Extract the data exactly, missing nothing.
━━━━━ DATA EXCERPT ━━━━━
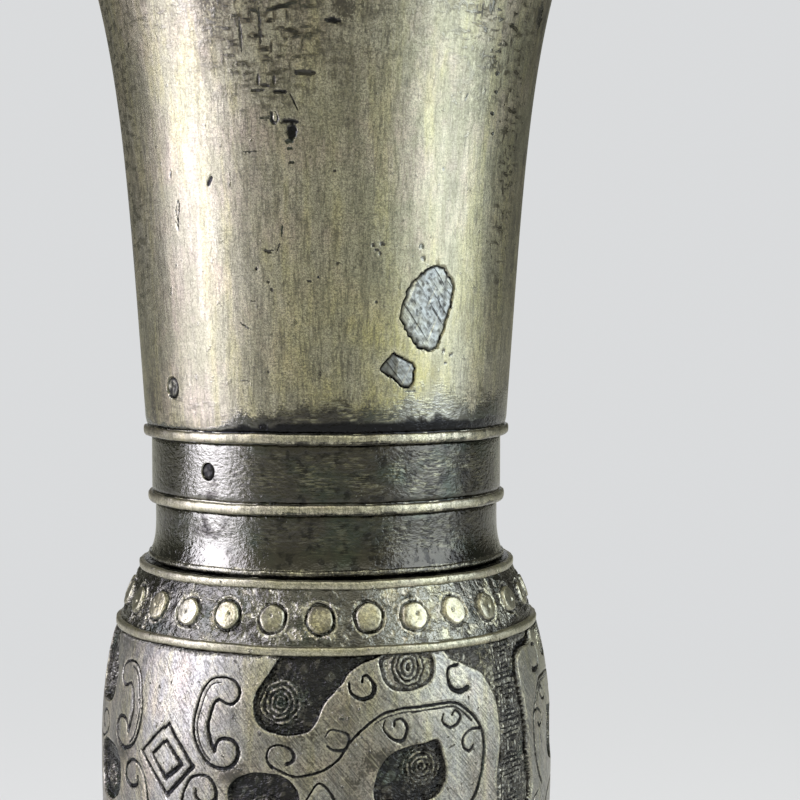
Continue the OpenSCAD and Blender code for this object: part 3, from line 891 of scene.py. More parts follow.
def neck_cuts(azimuth, radius, z, patches, plugs):
    """Depth, patina and wear of the pits, and of the seats of the patches and plugs, over the neck."""
    depth, dark, bright = np.zeros((3, len(azimuth)))
    for mark_azimuth, rise, half_w, half_h, lean, deep, darkness, shine in NECK_MARKS:
        across = np.radians(turned_from(azimuth, mark_azimuth)) * radius
        up = z - NECK_RIB_Z - rise
        near = np.flatnonzero((np.abs(across) < 5) & (np.abs(up) < 5))
        x = across[near]
        y = up[near]
        turn = math.radians(lean)
        along = x * math.cos(turn) + y * math.sin(turn)
        over = y * math.cos(turn) - x * math.sin(turn)
        away = np.hypot(along / half_w, over / half_h) + 0.22 * wander(x * 4, y * 4, rise)
        depth[near] = np.maximum(depth[near], 0.6 * deep * (1 - ramp(away, 0.55, 1.15)))
        dark[near] = np.maximum(dark[near], darkness * (1 - ramp(away, 0.75, 1.1)))
        bright[near] = np.maximum(bright[near], shine * hump(away - 1.25, 0.25))
        if darkness == 0:
            flake = 1 - ramp(away, 0.7, 1.1)
            bright[near] = np.maximum(bright[near], shine * flake)
            dark[near] *= 1 - flake
            depth[near] *= 1 - 0.7 * flake
    for outline, seat_azimuth, seat_z in patches + plugs:
        across, facing = seen_from(azimuth, radius, seat_azimuth)
        up = z - seat_z
        near = np.flatnonzero((np.abs(across) < 8) & (np.abs(up) < 8) & facing)
        x = across[near]
        y = up[near]
        off = line_distance(x, y, outline, 2)
        out = np.where(inside(x, y, outline), -off, off)
        depth[near] = np.maximum(depth[near], 0.4 * (1 - ramp(out, 0.02, 0.24)))
        out = out + 0.12 * wander(x * 4, y * 4, 3)
        rim = 0.22 + 0.2 * wander(x * 2.4, y * 2.4, 2) - 0.05 * np.sign(x + 0.6 * y)
        dark[near] = np.maximum(dark[near], 1 - ramp(out, 0.0, np.maximum(rim, 0.06)))
        bright[near] = np.maximum(bright[near], 0.35 * hump(out - 0.4, 0.2))
    return depth, dark, bright


# Outlines of the patches as seen from outside, from their centres, as in the solids
LARGE_PATCH = rounded([(-0.4, 5.1), (1.1, 5.6), (2.5, 5.1), (3.8, 3.9), (4, 2.8), (3.6, 0.8), (3, -1.4),
                       (2.5, -3.2), (1.7, -4.7), (0.6, -5.2), (-0.6, -4.9), (-1.9, -4.2), (-2.9, -2.8),
                       (-3.7, -1.2), (-3.8, 0.1), (-3.4, 1.3), (-3.1, 2.4), (-2.4, 3.7)], closed=True)
SMALL_PATCH = rounded([(-0.4, 2), (0.6, 1.4), (2, 0.5), (2.2, -0.5), (1.9, -2), (0.6, -2.1),
                       (-0.8, -0.9), (-2.2, 0), (-2.4, 0.5), (-1.5, 1.4)], closed=True)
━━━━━
COMPLETED EXERCISE:
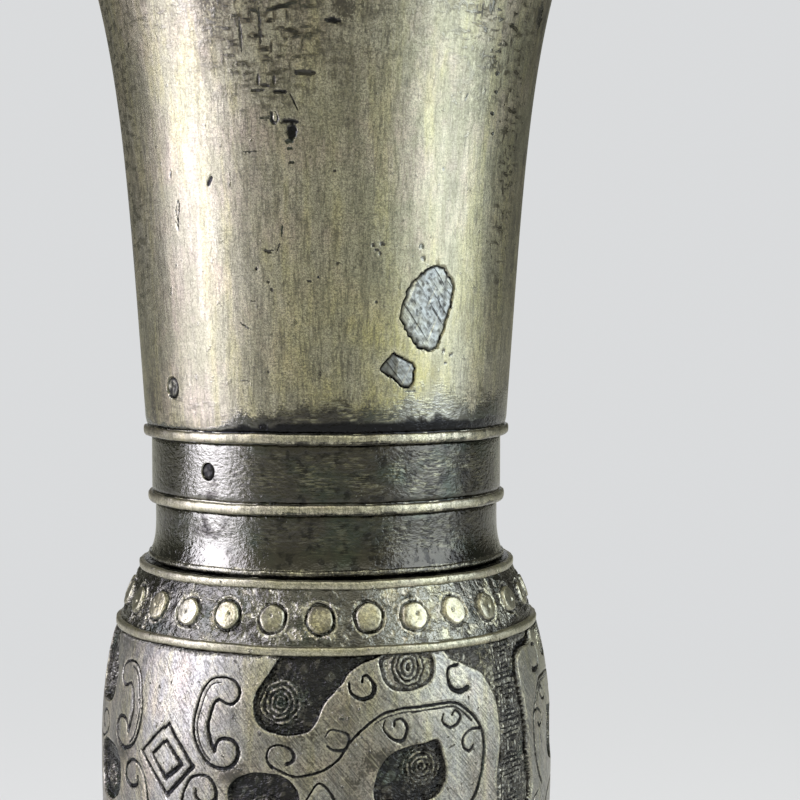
Continue the OpenSCAD and Blender code for this object: part 3, from line 891 of scene.py. More parts follow.
def neck_cuts(azimuth, radius, z, patches, plugs):
    """Depth, patina and wear of the pits, and of the seats of the patches and plugs, over the neck."""
    depth, dark, bright = np.zeros((3, len(azimuth)))
    for mark_azimuth, rise, half_w, half_h, lean, deep, darkness, shine in NECK_MARKS:
        across = np.radians(turned_from(azimuth, mark_azimuth)) * radius
        up = z - NECK_RIB_Z - rise
        near = np.flatnonzero((np.abs(across) < 5) & (np.abs(up) < 5))
        x = across[near]
        y = up[near]
        turn = math.radians(lean)
        along = x * math.cos(turn) + y * math.sin(turn)
        over = y * math.cos(turn) - x * math.sin(turn)
        away = np.hypot(along / half_w, over / half_h) + 0.22 * wander(x * 4, y * 4, rise)
        depth[near] = np.maximum(depth[near], 0.6 * deep * (1 - ramp(away, 0.55, 1.15)))
        dark[near] = np.maximum(dark[near], darkness * (1 - ramp(away, 0.75, 1.1)))
        bright[near] = np.maximum(bright[near], shine * hump(away - 1.25, 0.25))
        if darkness == 0:
            flake = 1 - ramp(away, 0.7, 1.1)
            bright[near] = np.maximum(bright[near], shine * flake)
            dark[near] *= 1 - flake
            depth[near] *= 1 - 0.7 * flake
    for outline, seat_azimuth, seat_z in patches + plugs:
        across, facing = seen_from(azimuth, radius, seat_azimuth)
        up = z - seat_z
        near = np.flatnonzero((np.abs(across) < 8) & (np.abs(up) < 8) & facing)
        x = across[near]
        y = up[near]
        off = line_distance(x, y, outline, 2)
        out = np.where(inside(x, y, outline), -off, off)
        depth[near] = np.maximum(depth[near], 0.4 * (1 - ramp(out, 0.02, 0.24)))
        out = out + 0.12 * wander(x * 4, y * 4, 3)
        rim = 0.22 + 0.2 * wander(x * 2.4, y * 2.4, 2) - 0.05 * np.sign(x + 0.6 * y)
        dark[near] = np.maximum(dark[near], 1 - ramp(out, 0.0, np.maximum(rim, 0.06)))
        bright[near] = np.maximum(bright[near], 0.35 * hump(out - 0.4, 0.2))
    return depth, dark, bright


# Outlines of the patches as seen from outside, from their centres, as in the solids
LARGE_PATCH = rounded([(-0.4, 5.1), (1.1, 5.6), (2.5, 5.1), (3.8, 3.9), (4, 2.8), (3.6, 0.8), (3, -1.4),
                       (2.5, -3.2), (1.7, -4.7), (0.6, -5.2), (-0.6, -4.9), (-1.9, -4.2), (-2.9, -2.8),
                       (-3.7, -1.2), (-3.8, 0.1), (-3.4, 1.3), (-3.1, 2.4), (-2.4, 3.7)], closed=True)
SMALL_PATCH = rounded([(-0.4, 2), (0.6, 1.4), (2, 0.5), (2.2, -0.5), (1.9, -2), (0.6, -2.1),
                       (-0.8, -0.9), (-2.2, 0), (-2.4, 0.5), (-1.5, 1.4)], closed=True)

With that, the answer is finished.